Short exercise: Output the full listing word for word.

BEGIN

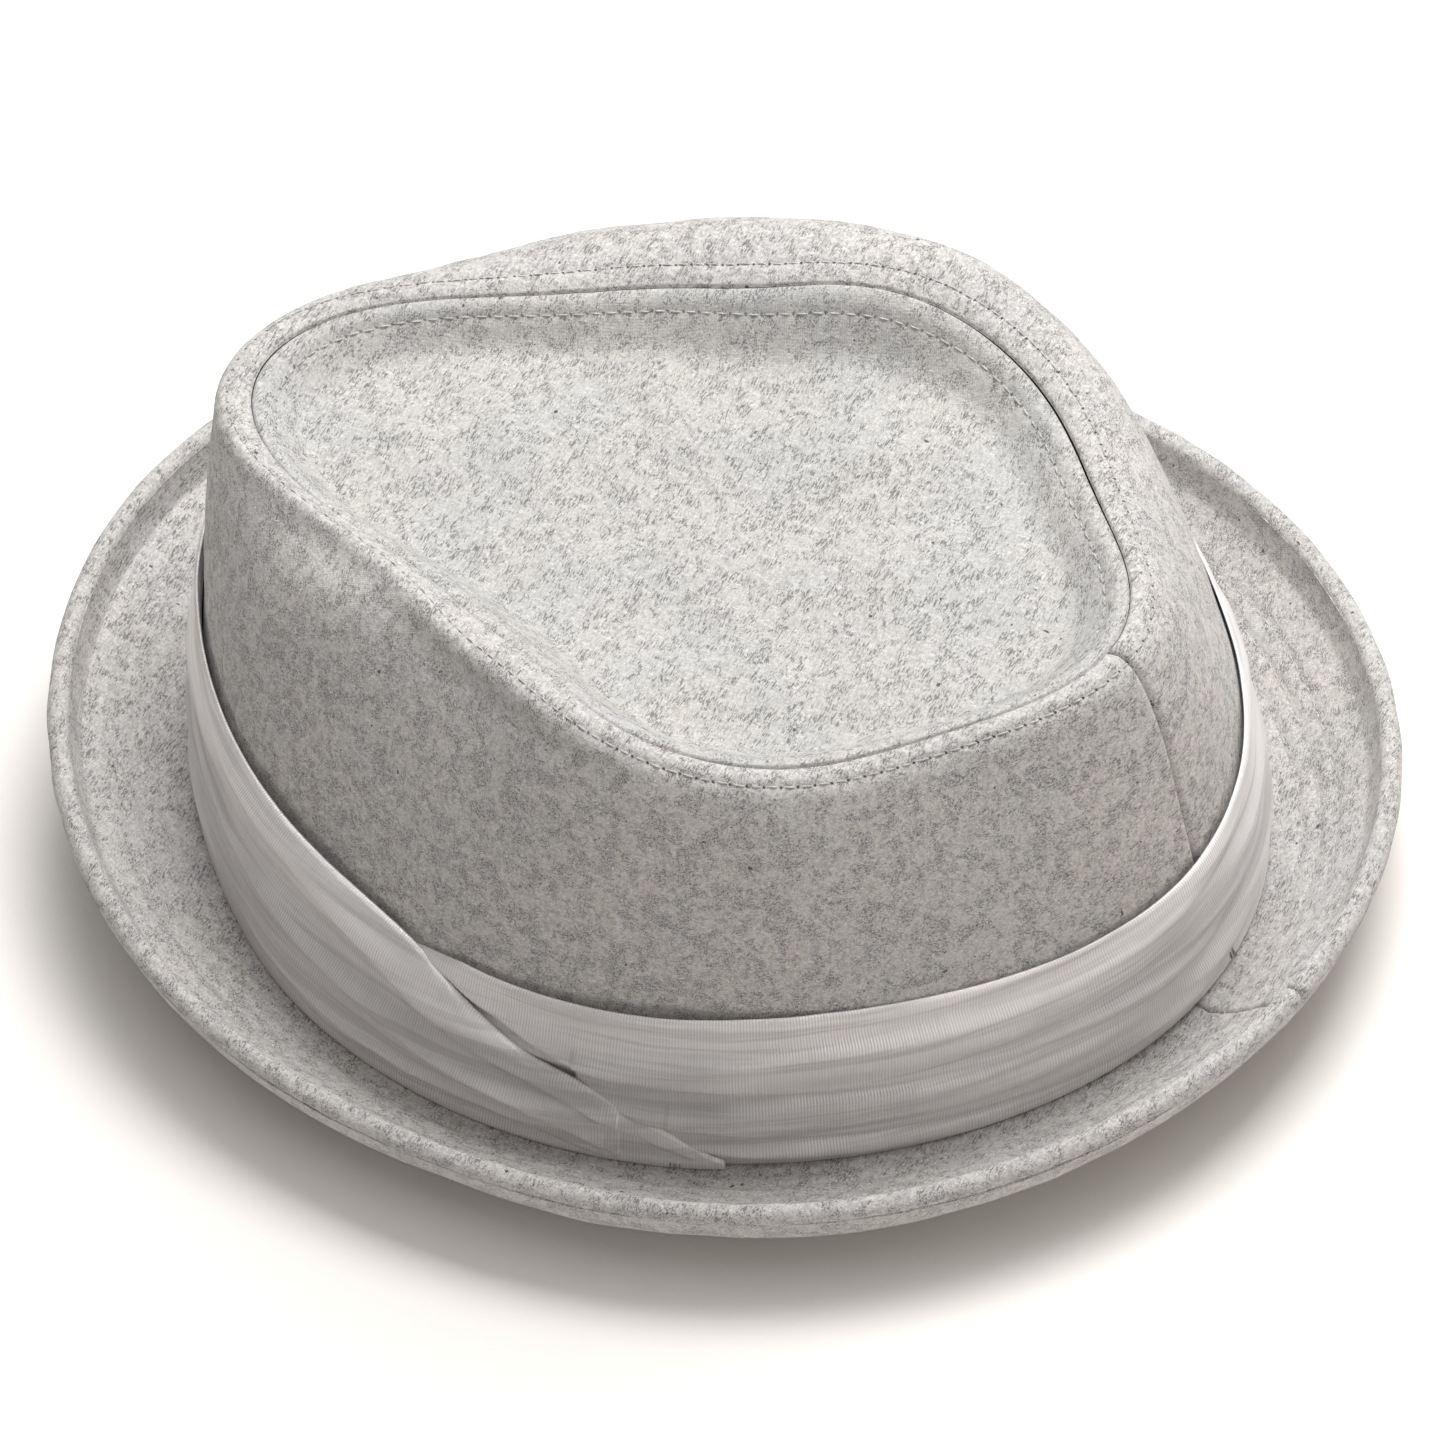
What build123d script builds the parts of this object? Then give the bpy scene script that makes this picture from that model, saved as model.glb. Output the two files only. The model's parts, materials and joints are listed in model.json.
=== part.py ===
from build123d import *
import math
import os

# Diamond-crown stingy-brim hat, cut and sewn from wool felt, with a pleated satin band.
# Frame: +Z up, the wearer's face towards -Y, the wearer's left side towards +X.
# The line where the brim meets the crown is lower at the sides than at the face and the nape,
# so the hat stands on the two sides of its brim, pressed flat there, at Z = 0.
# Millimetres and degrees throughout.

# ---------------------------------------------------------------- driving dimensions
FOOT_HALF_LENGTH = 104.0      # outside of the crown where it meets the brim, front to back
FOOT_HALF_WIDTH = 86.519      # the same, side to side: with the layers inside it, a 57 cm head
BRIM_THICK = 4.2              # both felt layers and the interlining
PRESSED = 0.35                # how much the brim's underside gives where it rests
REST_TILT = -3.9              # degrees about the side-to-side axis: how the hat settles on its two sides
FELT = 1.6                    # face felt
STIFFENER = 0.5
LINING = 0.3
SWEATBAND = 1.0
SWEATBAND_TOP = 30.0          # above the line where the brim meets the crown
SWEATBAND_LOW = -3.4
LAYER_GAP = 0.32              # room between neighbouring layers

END

Final result:
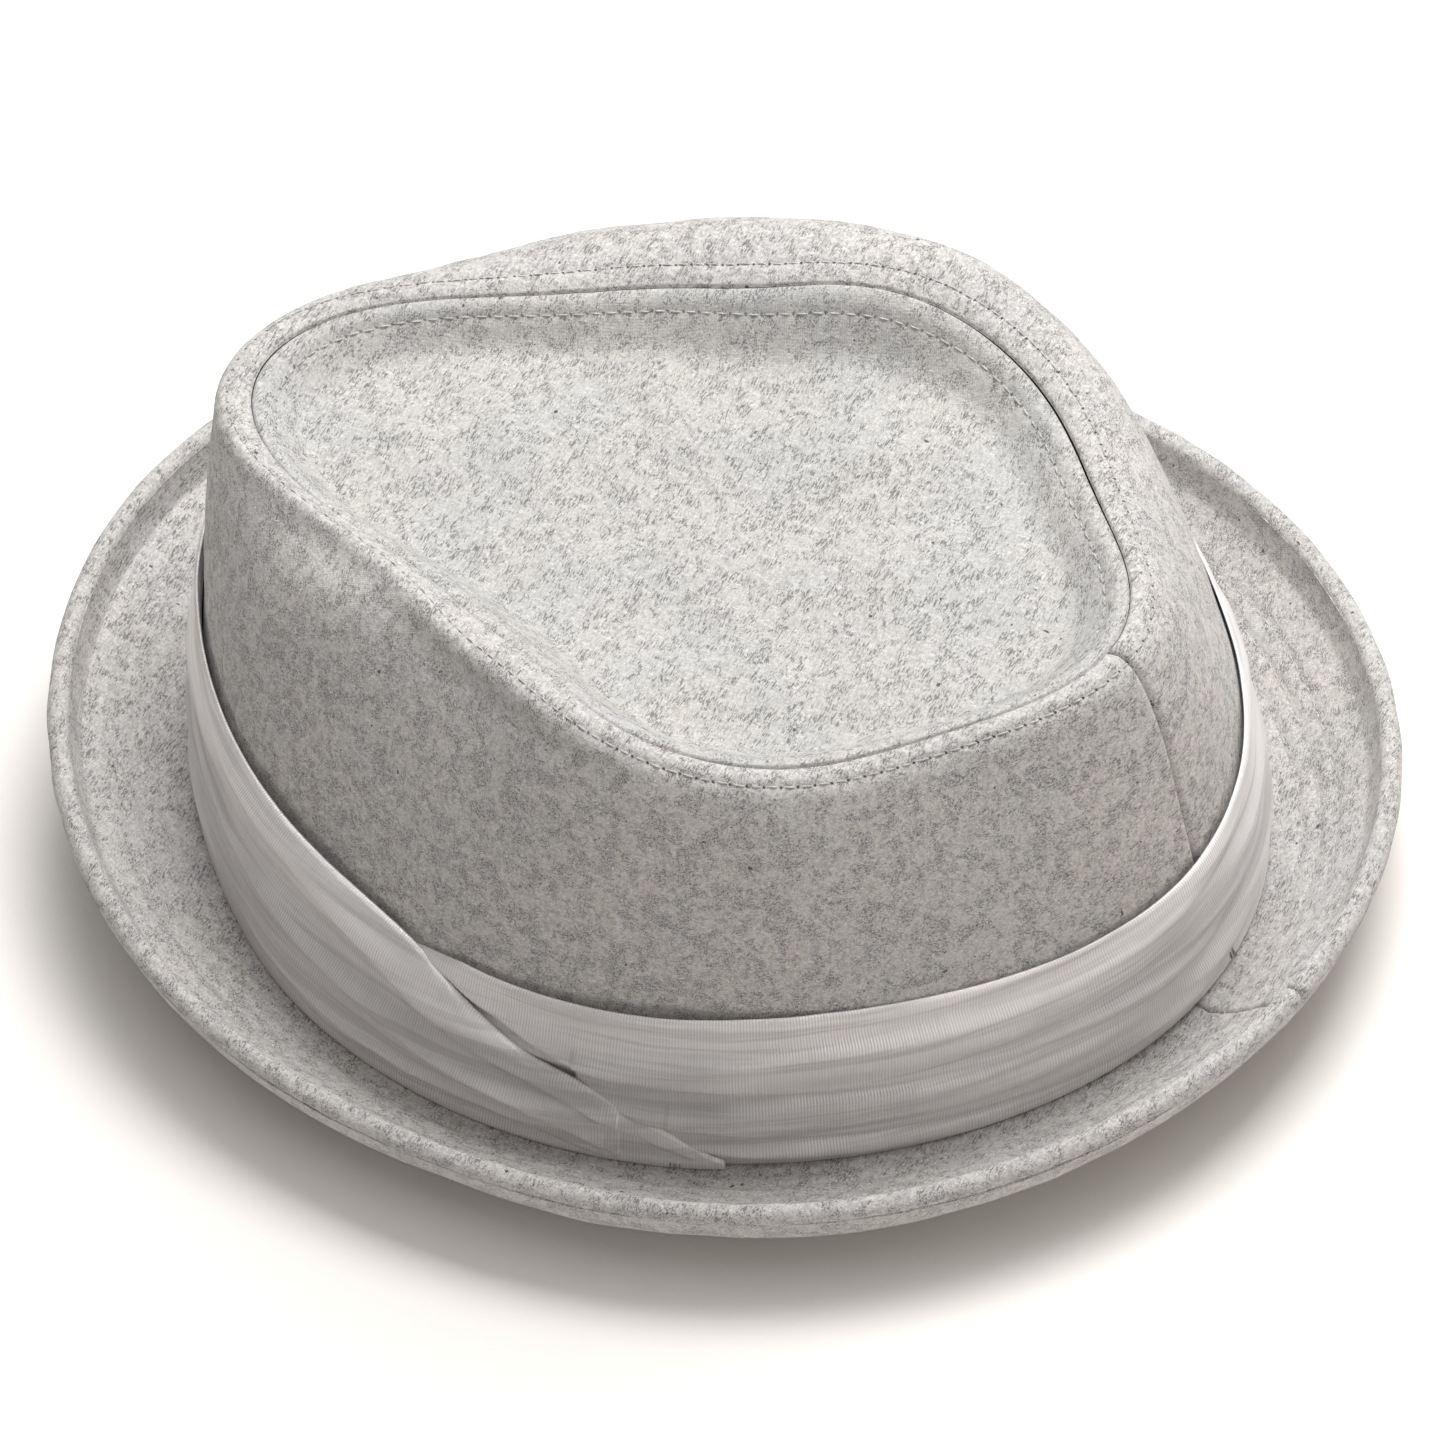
What build123d script builds the parts of this object? Then give the bpy scene script that makes this picture from that model, saved as model.glb. Output the two files only. The model's parts, materials and joints are listed in model.json.
=== part.py ===
from build123d import *
import math
import os

# Diamond-crown stingy-brim hat, cut and sewn from wool felt, with a pleated satin band.
# Frame: +Z up, the wearer's face towards -Y, the wearer's left side towards +X.
# The line where the brim meets the crown is lower at the sides than at the face and the nape,
# so the hat stands on the two sides of its brim, pressed flat there, at Z = 0.
# Millimetres and degrees throughout.

# ---------------------------------------------------------------- driving dimensions
FOOT_HALF_LENGTH = 104.0      # outside of the crown where it meets the brim, front to back
FOOT_HALF_WIDTH = 86.519      # the same, side to side: with the layers inside it, a 57 cm head
BRIM_THICK = 4.2              # both felt layers and the interlining
PRESSED = 0.35                # how much the brim's underside gives where it rests
REST_TILT = -3.9              # degrees about the side-to-side axis: how the hat settles on its two sides
FELT = 1.6                    # face felt
STIFFENER = 0.5
LINING = 0.3
SWEATBAND = 1.0
SWEATBAND_TOP = 30.0          # above the line where the brim meets the crown
SWEATBAND_LOW = -3.4
LAYER_GAP = 0.32              # room between neighbouring layers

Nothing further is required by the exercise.